A relação entre autor e obra é parecida com a relação de criador e criatura, pois existe um pouco do criador na criatura e vice-versa. No entanto, quando a obra é publicada, ela passa a ser maior do que seu próprio autor e se torna de todo mundo, possibilitando inúmeras interpretações e criando relações entre outras pessoas com aquela obra. Além disso, desconsiderá-la pelas problemáticas em relação ao seu autor, é também desconsiderar enquanto Arte, tornando-a um produto que pode ser descartado, sem levar em consideração o aspecto estético e também o trabalho de inúmeras outras pessoas que vivem desse universo, o que reafirma que, Harry Potter já é muito maior que sua autora.
Tudo isso não quer dizer que é preciso esquecer o que a J.K. Rowling tem propagado, pois a sua obra é carregada de sua ideologia. Porém, leva-la ao ostracismo, a isenta de debate crítico e ignora o problema, portanto, faz a manutenção de um mundo problemático.
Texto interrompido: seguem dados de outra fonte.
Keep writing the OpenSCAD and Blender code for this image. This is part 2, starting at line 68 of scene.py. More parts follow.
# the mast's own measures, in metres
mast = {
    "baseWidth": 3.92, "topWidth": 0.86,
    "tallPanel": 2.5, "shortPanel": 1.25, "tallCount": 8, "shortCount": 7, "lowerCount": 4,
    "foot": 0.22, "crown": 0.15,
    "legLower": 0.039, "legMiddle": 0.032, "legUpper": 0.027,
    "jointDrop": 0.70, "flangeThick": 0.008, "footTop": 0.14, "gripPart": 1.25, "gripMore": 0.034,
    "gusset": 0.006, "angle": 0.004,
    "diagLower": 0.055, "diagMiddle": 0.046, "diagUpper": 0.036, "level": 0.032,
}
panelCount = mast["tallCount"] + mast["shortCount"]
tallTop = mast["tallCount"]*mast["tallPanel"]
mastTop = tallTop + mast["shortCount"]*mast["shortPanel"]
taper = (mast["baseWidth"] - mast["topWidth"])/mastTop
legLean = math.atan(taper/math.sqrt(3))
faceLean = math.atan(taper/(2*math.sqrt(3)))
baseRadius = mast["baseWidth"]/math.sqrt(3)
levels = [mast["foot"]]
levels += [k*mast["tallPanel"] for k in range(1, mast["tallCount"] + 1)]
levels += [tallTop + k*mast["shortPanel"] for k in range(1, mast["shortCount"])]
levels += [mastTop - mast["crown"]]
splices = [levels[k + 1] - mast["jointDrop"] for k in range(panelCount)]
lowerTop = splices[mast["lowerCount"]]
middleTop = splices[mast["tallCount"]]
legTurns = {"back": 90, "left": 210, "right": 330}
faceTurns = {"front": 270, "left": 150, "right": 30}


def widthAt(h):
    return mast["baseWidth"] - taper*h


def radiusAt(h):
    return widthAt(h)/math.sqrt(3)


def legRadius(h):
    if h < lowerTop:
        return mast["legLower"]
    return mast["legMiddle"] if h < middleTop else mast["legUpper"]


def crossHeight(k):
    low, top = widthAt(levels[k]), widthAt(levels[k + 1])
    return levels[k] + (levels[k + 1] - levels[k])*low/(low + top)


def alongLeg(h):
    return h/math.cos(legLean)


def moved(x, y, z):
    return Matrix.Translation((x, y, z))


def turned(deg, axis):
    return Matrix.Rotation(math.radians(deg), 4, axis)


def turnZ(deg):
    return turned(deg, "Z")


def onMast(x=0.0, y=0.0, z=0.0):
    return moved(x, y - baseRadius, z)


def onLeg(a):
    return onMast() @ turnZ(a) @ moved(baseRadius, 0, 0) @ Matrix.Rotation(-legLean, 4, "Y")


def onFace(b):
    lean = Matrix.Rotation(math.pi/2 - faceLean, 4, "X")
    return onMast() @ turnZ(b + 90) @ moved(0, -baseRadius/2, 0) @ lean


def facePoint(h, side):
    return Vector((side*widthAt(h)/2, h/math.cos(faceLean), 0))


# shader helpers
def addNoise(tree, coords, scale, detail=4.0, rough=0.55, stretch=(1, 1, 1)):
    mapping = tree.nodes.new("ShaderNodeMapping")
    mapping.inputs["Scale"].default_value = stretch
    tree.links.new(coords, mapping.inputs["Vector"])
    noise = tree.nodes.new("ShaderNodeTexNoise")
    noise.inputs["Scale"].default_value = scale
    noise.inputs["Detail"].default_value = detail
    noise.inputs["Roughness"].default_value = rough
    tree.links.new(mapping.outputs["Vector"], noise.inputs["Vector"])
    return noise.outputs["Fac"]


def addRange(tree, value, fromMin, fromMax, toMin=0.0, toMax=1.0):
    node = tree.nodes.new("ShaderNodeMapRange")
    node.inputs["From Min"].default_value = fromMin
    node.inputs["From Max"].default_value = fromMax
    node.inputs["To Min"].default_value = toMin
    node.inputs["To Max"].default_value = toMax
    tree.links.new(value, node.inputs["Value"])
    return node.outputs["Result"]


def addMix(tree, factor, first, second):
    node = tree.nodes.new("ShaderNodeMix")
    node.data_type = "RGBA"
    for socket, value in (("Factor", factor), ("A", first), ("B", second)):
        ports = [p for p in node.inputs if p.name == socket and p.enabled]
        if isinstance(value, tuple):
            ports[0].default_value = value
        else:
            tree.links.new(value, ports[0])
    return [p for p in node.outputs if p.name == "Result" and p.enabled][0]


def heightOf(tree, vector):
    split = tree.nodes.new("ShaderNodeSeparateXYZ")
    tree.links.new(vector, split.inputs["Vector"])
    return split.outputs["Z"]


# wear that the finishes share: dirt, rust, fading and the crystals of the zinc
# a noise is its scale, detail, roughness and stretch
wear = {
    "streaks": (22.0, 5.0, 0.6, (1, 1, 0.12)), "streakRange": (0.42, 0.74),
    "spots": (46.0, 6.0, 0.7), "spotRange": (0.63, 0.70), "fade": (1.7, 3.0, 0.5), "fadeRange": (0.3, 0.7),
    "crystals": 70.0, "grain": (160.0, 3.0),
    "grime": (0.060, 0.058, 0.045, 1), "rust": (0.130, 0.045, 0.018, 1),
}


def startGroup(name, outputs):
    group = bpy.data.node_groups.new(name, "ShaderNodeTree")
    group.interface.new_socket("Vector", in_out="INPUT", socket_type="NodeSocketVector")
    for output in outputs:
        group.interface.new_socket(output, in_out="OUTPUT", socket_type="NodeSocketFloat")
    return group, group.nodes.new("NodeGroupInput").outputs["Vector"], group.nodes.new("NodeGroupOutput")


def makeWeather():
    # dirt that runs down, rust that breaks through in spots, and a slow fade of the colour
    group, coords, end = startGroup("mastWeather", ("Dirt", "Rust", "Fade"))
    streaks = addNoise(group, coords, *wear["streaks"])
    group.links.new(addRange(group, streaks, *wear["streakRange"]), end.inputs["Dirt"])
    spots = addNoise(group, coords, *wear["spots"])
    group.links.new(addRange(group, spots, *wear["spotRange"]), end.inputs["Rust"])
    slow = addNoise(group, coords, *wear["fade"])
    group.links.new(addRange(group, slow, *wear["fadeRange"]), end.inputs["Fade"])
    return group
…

Além disso, seria idealista demais e, até mesmo, um pouco alienante dizer que precisa separar o artista da obra, afinal, se não podemos julgar aqueles que ainda são fãs da saga mesmo após a polêmica, também não podemos com aqueles que a abandonaram, já que, como dito anteriormente, cada um tem uma relação diferente. Ademais, é uma ideia desumanizadora por ver a criação como algo fora do mundo, quando, na verdade, ele é criado a partir de uma maneira como a autora enxerga a sua realidade e se integra e molda esse mundo.
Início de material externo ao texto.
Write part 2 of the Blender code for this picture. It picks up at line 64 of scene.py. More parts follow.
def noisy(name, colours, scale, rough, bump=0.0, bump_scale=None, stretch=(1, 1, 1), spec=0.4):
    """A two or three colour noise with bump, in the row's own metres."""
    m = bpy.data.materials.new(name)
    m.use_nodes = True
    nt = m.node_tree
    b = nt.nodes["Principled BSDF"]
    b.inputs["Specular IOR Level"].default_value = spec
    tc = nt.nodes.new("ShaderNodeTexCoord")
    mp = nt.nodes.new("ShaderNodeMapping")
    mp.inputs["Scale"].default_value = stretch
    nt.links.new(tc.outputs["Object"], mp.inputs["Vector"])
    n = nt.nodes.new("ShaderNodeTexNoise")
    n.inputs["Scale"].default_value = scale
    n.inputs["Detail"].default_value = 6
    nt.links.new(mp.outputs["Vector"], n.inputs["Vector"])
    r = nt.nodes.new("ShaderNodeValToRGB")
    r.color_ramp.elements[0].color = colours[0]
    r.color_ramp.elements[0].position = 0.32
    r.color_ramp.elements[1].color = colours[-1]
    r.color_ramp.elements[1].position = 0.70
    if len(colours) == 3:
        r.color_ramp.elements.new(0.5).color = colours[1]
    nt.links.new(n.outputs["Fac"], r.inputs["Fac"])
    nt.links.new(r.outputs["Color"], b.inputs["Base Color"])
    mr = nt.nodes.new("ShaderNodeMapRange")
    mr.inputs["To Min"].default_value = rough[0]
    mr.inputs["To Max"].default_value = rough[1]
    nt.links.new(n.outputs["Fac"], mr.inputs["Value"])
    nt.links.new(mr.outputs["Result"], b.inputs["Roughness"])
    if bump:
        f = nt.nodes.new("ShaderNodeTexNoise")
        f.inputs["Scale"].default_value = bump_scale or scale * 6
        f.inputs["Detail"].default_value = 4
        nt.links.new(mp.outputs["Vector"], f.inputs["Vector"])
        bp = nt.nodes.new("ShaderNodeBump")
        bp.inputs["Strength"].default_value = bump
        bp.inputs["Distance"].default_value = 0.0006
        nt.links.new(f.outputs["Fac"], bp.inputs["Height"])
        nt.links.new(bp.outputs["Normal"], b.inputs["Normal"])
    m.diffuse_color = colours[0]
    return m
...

Harry Potter e o Prisioneiro de Azkaban, lançado há 20 anos atrás, deu início ao lado sombrio da saga, mas que para a surpresa de todos os fãs, se tornou mais sombrio na vida real com os discursos de ódio da autora. No entanto, a própria escritora se mostrou não estar no mesmo patamar de suas obras, que criou uma legião de fãs ao redor do mundo que definem para si o que todo esse universo significa. Em resumo, apesar das problemáticas em relação à J.K. Rowling, o terceiro longa da franquia é um ótimo filme que faz a transição do mundo fascinante e divertido para uma roupagem mais soturna, sem perder de vista o lado mágico.